_Dataset excerpts:_
• • •

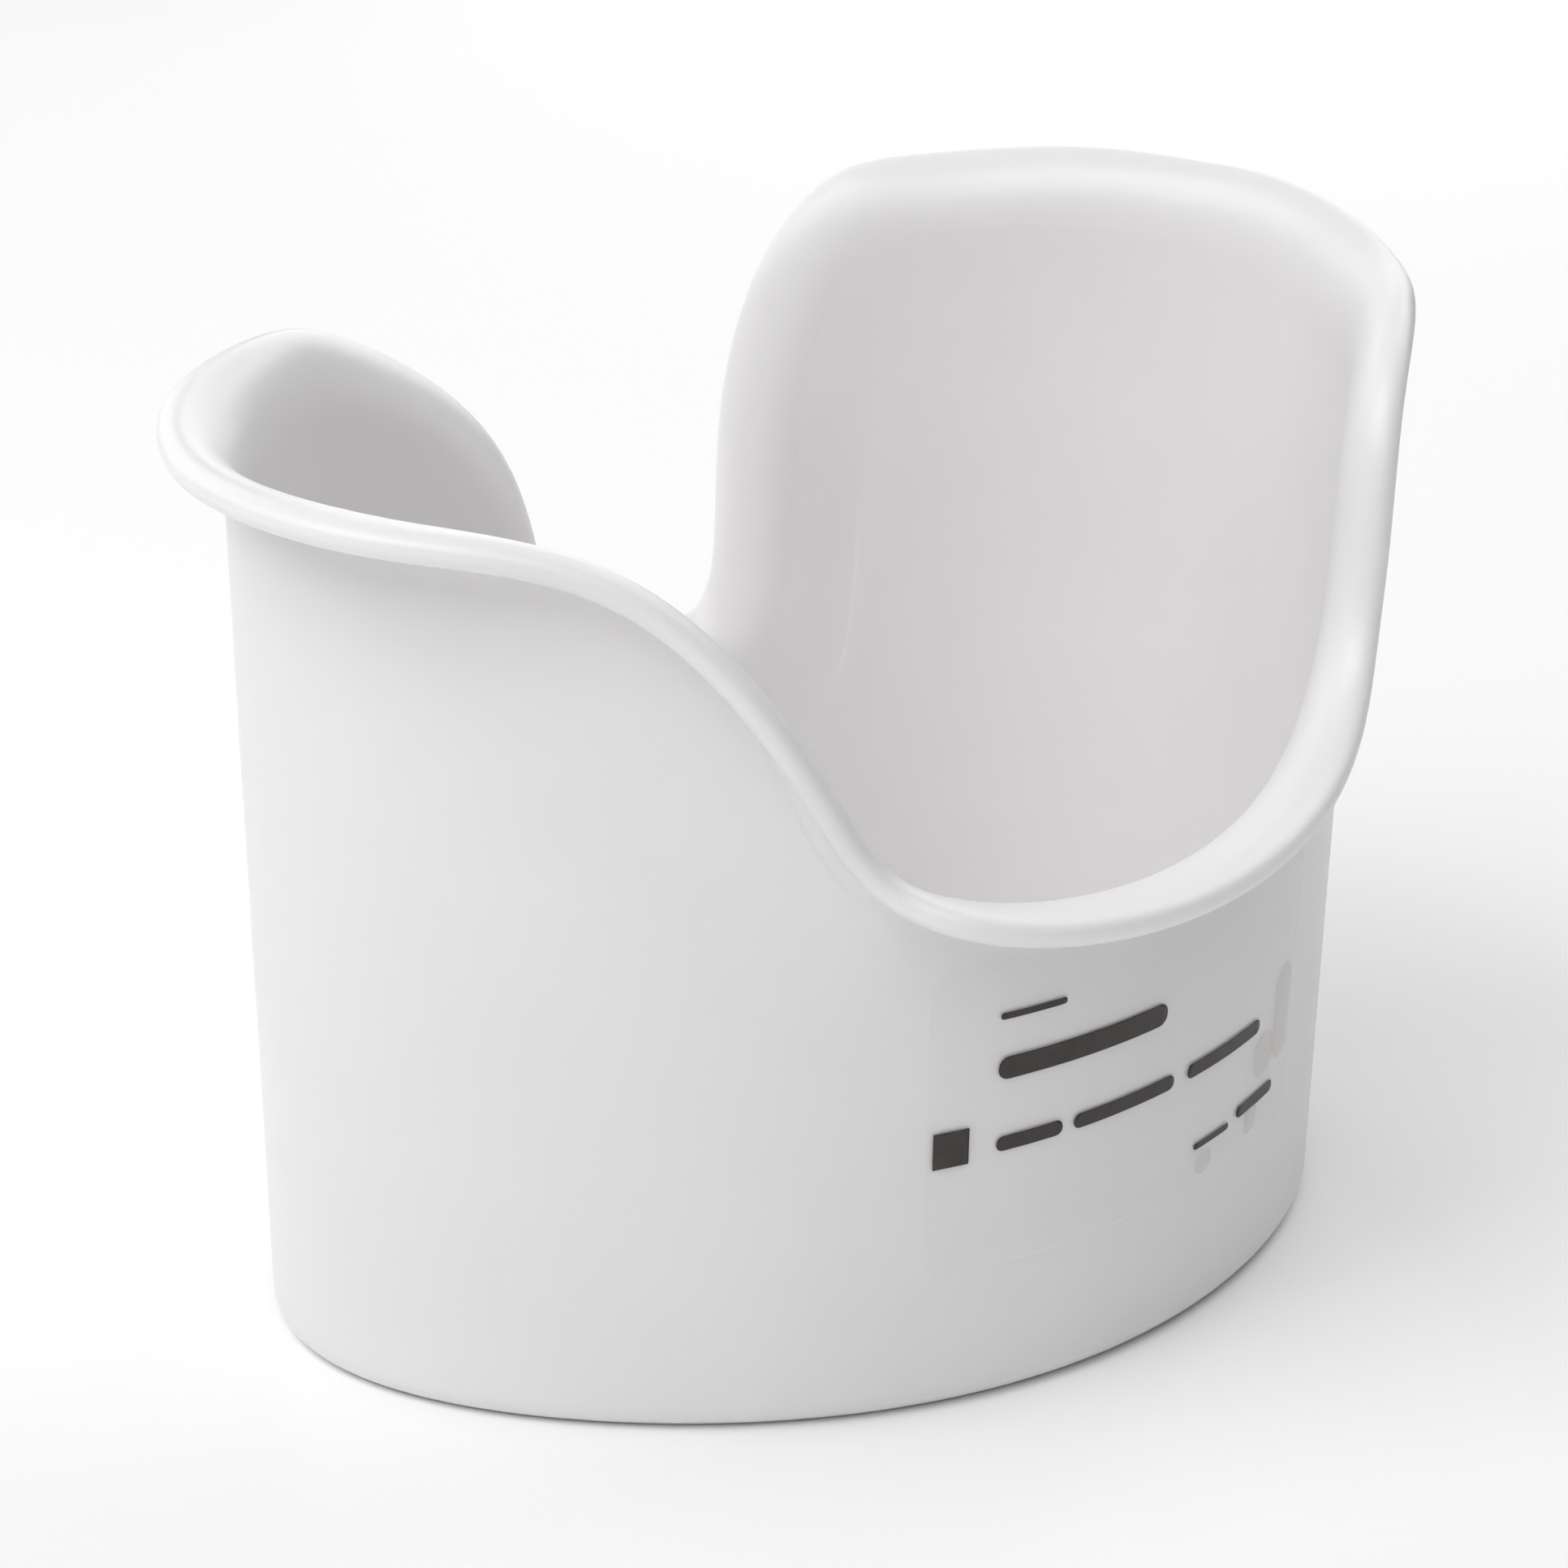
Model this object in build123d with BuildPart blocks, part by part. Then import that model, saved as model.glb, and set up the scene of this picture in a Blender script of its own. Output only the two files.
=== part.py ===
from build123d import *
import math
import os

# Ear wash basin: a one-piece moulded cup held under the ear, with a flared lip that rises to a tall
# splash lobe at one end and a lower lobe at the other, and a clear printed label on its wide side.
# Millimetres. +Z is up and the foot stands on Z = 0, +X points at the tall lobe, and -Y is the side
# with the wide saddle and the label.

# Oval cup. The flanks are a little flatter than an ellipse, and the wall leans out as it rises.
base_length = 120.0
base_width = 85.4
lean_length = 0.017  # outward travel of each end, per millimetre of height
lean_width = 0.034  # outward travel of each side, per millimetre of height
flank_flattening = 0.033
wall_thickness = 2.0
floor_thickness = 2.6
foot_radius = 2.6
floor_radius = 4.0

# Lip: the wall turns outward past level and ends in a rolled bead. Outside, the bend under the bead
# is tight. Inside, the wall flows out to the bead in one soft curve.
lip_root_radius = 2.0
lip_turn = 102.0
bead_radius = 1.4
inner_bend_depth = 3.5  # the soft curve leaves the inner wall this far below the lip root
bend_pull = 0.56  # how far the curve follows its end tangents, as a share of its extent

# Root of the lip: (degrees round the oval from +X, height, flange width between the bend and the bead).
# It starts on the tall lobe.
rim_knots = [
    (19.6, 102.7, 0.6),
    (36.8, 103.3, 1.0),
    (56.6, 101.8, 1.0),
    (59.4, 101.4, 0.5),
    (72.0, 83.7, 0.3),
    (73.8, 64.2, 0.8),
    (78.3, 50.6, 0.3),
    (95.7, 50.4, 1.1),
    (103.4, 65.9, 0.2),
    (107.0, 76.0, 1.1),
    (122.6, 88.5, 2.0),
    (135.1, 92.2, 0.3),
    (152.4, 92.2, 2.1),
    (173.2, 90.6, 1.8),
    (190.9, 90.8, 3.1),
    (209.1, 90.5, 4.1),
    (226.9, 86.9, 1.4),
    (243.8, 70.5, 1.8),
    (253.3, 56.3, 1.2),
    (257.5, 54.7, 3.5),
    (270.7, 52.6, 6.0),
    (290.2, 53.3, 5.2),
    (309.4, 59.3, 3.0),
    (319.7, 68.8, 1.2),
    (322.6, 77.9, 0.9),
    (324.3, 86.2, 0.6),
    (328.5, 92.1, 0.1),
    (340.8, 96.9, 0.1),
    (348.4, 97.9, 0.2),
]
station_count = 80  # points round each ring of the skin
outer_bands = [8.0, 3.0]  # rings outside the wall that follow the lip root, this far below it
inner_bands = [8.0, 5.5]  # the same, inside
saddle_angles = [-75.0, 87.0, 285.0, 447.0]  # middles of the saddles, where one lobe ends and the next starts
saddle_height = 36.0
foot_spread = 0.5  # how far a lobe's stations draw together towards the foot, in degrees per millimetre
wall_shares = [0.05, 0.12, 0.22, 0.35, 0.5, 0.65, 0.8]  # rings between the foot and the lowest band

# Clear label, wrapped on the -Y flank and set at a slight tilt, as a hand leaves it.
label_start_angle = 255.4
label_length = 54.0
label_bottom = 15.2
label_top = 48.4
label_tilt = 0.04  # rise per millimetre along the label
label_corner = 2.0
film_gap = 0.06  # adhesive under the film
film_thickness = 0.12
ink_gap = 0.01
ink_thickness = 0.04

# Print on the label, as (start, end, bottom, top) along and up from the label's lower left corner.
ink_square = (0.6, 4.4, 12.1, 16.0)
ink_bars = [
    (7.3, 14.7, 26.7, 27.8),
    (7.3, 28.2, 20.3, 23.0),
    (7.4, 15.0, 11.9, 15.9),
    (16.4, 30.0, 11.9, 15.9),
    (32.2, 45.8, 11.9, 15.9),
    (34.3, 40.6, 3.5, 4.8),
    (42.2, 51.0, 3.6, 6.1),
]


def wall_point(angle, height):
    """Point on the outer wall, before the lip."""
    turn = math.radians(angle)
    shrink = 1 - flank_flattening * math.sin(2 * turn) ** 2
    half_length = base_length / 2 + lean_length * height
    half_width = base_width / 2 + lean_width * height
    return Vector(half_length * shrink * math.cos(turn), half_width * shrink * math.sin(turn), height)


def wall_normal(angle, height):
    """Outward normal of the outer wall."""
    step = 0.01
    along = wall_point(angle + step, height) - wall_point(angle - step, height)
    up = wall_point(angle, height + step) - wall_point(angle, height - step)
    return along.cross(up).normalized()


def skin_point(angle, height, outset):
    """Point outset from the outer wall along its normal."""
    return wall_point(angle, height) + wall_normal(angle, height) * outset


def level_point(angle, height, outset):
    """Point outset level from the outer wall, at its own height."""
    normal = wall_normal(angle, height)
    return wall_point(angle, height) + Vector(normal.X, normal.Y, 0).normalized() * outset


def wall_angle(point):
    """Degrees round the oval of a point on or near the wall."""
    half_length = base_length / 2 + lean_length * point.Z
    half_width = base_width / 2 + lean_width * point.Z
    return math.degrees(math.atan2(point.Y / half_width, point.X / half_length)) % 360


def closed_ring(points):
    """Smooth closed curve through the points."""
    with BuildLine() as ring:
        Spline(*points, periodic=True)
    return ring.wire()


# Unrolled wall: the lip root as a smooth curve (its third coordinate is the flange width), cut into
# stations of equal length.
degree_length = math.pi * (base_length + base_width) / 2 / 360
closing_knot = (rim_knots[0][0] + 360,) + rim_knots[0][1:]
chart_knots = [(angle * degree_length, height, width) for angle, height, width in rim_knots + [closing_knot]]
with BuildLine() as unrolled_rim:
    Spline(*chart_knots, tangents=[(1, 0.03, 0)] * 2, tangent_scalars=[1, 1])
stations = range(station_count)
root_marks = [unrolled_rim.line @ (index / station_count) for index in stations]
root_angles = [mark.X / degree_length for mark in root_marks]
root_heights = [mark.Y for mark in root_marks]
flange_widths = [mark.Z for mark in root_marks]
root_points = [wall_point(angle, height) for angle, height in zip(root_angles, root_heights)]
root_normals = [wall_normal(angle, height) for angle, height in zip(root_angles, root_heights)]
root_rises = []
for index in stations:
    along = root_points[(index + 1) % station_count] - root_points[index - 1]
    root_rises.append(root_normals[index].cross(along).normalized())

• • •

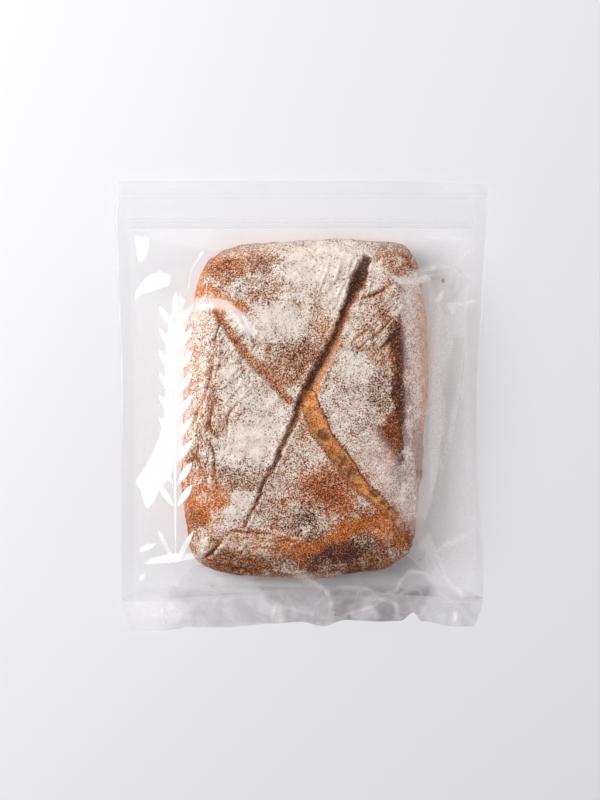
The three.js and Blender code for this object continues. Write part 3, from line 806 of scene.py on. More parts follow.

• • •

_What you will do:_
Extract, word for word, every line beginning with the one that holds "Model this object" and concluding with the one that holds "floor_radius = 4.0". Include both of those lines.

_The completed task:_
Model this object in build123d with BuildPart blocks, part by part. Then import that model, saved as model.glb, and set up the scene of this picture in a Blender script of its own. Output only the two files.
=== part.py ===
from build123d import *
import math
import os

# Ear wash basin: a one-piece moulded cup held under the ear, with a flared lip that rises to a tall
# splash lobe at one end and a lower lobe at the other, and a clear printed label on its wide side.
# Millimetres. +Z is up and the foot stands on Z = 0, +X points at the tall lobe, and -Y is the side
# with the wide saddle and the label.

# Oval cup. The flanks are a little flatter than an ellipse, and the wall leans out as it rises.
base_length = 120.0
base_width = 85.4
lean_length = 0.017  # outward travel of each end, per millimetre of height
lean_width = 0.034  # outward travel of each side, per millimetre of height
flank_flattening = 0.033
wall_thickness = 2.0
floor_thickness = 2.6
foot_radius = 2.6
floor_radius = 4.0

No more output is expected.